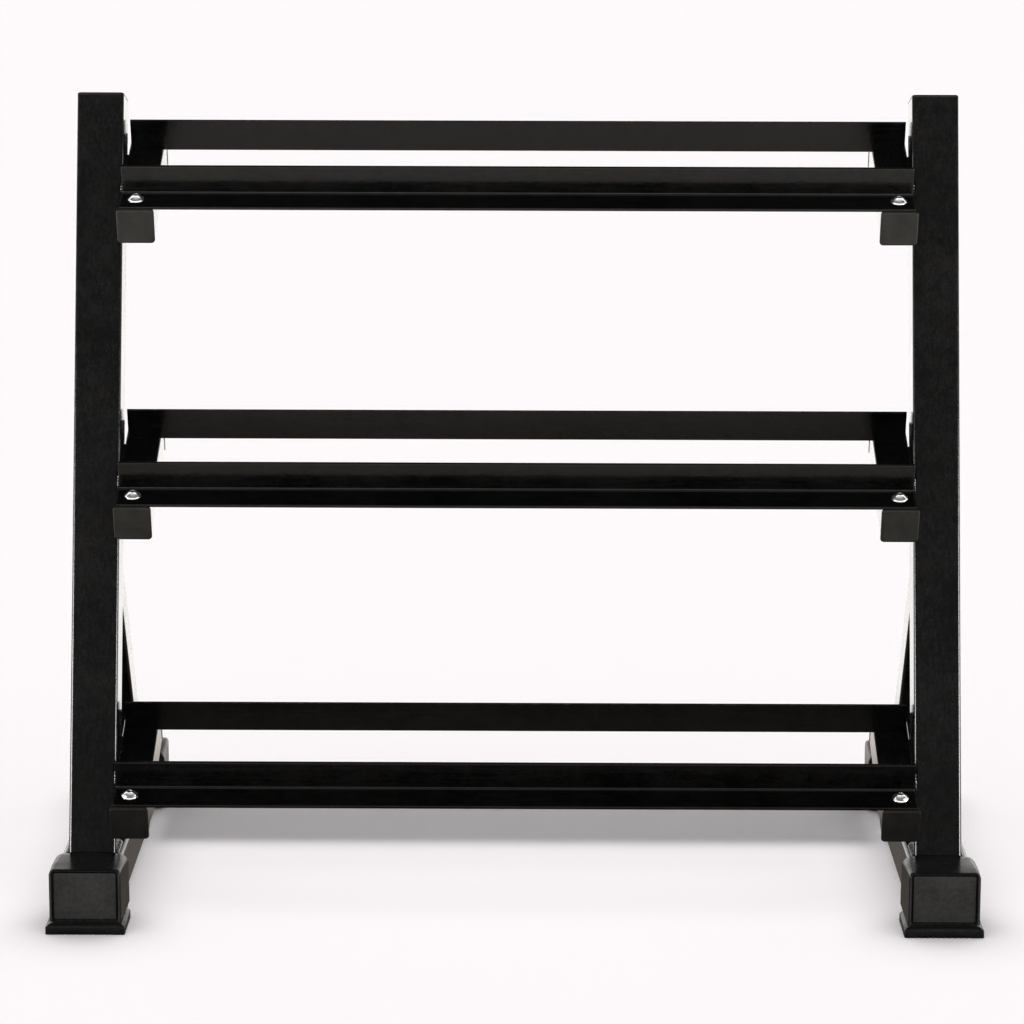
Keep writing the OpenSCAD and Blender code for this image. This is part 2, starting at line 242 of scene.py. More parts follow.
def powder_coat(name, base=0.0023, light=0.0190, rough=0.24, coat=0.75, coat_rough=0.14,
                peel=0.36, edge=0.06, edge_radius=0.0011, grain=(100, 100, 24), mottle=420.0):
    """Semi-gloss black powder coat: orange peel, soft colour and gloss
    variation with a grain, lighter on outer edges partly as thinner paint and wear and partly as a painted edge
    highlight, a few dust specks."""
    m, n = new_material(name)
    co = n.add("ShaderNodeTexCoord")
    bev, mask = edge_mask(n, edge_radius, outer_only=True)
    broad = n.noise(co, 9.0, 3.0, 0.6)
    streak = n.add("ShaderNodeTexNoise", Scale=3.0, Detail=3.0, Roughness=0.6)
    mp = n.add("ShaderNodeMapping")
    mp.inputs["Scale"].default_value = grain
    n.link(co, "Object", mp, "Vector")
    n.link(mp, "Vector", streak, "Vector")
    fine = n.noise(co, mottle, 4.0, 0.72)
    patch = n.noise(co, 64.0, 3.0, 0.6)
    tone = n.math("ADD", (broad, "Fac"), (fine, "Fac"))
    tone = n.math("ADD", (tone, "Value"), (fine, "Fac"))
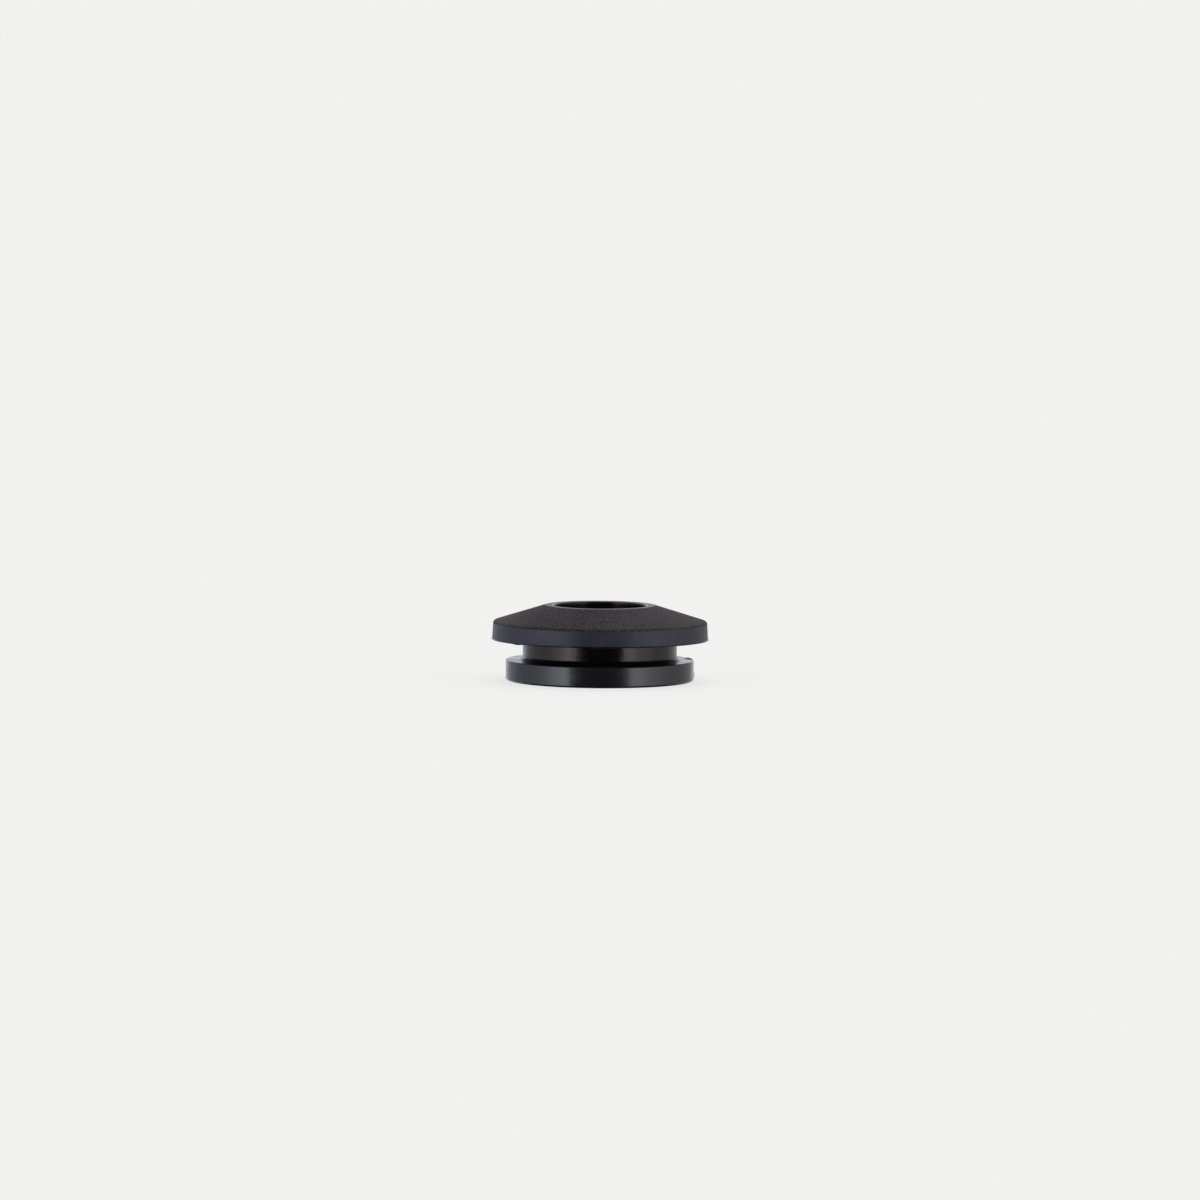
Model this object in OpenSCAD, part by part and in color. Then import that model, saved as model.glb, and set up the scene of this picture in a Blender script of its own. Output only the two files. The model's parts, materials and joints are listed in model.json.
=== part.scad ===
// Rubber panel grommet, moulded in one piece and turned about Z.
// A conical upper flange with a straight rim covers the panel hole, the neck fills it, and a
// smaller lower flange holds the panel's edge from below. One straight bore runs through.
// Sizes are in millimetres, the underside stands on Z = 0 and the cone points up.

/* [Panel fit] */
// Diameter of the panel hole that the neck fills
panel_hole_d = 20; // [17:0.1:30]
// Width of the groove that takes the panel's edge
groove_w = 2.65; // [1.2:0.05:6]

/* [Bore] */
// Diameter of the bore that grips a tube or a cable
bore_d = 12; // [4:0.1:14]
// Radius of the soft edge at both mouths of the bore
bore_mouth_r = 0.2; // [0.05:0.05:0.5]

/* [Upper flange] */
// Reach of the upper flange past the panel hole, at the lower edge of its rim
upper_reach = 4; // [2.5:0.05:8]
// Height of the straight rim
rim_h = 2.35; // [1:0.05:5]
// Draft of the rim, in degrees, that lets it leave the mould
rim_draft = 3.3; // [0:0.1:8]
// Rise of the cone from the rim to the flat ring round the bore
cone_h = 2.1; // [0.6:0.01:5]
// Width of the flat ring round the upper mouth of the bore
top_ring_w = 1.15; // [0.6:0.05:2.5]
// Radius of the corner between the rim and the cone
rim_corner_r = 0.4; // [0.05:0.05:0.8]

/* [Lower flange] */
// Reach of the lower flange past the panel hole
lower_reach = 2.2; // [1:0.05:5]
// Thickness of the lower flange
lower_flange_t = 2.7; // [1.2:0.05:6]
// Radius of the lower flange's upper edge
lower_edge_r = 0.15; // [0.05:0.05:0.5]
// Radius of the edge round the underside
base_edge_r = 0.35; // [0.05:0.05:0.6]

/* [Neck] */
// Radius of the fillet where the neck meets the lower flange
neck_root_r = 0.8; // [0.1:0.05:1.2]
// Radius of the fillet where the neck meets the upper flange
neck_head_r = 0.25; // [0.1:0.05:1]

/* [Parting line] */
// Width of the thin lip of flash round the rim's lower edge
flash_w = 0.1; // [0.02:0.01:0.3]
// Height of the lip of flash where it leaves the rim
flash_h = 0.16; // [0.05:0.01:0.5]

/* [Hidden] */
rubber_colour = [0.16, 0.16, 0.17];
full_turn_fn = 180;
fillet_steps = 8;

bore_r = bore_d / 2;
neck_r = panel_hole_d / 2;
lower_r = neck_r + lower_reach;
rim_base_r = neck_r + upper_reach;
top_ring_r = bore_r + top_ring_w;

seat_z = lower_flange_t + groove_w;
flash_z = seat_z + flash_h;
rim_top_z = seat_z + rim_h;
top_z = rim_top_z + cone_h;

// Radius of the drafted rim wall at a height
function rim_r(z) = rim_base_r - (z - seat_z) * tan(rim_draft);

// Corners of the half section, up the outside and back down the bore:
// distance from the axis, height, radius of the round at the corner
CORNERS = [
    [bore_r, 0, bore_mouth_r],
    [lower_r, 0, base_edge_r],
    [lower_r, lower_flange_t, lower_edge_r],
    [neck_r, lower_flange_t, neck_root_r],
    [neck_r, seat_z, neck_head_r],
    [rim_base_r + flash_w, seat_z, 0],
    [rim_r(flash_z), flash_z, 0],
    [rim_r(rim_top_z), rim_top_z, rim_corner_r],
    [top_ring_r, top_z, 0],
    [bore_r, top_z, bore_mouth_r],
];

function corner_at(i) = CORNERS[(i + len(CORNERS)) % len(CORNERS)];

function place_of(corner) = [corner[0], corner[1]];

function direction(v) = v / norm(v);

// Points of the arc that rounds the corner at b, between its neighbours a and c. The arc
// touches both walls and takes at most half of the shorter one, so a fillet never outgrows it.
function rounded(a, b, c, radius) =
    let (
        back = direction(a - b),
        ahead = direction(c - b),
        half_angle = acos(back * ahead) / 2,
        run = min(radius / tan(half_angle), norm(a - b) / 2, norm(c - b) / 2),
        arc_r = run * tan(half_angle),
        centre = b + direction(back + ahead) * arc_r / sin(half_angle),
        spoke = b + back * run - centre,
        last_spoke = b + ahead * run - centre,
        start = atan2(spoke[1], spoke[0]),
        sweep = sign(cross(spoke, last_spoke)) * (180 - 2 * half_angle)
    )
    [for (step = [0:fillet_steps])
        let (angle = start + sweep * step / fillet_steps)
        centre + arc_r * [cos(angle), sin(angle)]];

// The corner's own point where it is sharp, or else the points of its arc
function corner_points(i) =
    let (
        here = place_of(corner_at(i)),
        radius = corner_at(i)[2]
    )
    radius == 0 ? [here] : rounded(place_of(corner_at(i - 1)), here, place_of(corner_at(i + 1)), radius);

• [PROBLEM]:
Retype the records above, but only those lines that fall between the line containing "Model this object" and the line containing "base_edge_r = 0.35; // [0.05:0.05:0.6]", with both of those lines included, exactly as written.

• [TASK OUTPUT]:
Model this object in OpenSCAD, part by part and in color. Then import that model, saved as model.glb, and set up the scene of this picture in a Blender script of its own. Output only the two files. The model's parts, materials and joints are listed in model.json.
=== part.scad ===
// Rubber panel grommet, moulded in one piece and turned about Z.
// A conical upper flange with a straight rim covers the panel hole, the neck fills it, and a
// smaller lower flange holds the panel's edge from below. One straight bore runs through.
// Sizes are in millimetres, the underside stands on Z = 0 and the cone points up.

/* [Panel fit] */
// Diameter of the panel hole that the neck fills
panel_hole_d = 20; // [17:0.1:30]
// Width of the groove that takes the panel's edge
groove_w = 2.65; // [1.2:0.05:6]

/* [Bore] */
// Diameter of the bore that grips a tube or a cable
bore_d = 12; // [4:0.1:14]
// Radius of the soft edge at both mouths of the bore
bore_mouth_r = 0.2; // [0.05:0.05:0.5]

/* [Upper flange] */
// Reach of the upper flange past the panel hole, at the lower edge of its rim
upper_reach = 4; // [2.5:0.05:8]
// Height of the straight rim
rim_h = 2.35; // [1:0.05:5]
// Draft of the rim, in degrees, that lets it leave the mould
rim_draft = 3.3; // [0:0.1:8]
// Rise of the cone from the rim to the flat ring round the bore
cone_h = 2.1; // [0.6:0.01:5]
// Width of the flat ring round the upper mouth of the bore
top_ring_w = 1.15; // [0.6:0.05:2.5]
// Radius of the corner between the rim and the cone
rim_corner_r = 0.4; // [0.05:0.05:0.8]

/* [Lower flange] */
// Reach of the lower flange past the panel hole
lower_reach = 2.2; // [1:0.05:5]
// Thickness of the lower flange
lower_flange_t = 2.7; // [1.2:0.05:6]
// Radius of the lower flange's upper edge
lower_edge_r = 0.15; // [0.05:0.05:0.5]
// Radius of the edge round the underside
base_edge_r = 0.35; // [0.05:0.05:0.6]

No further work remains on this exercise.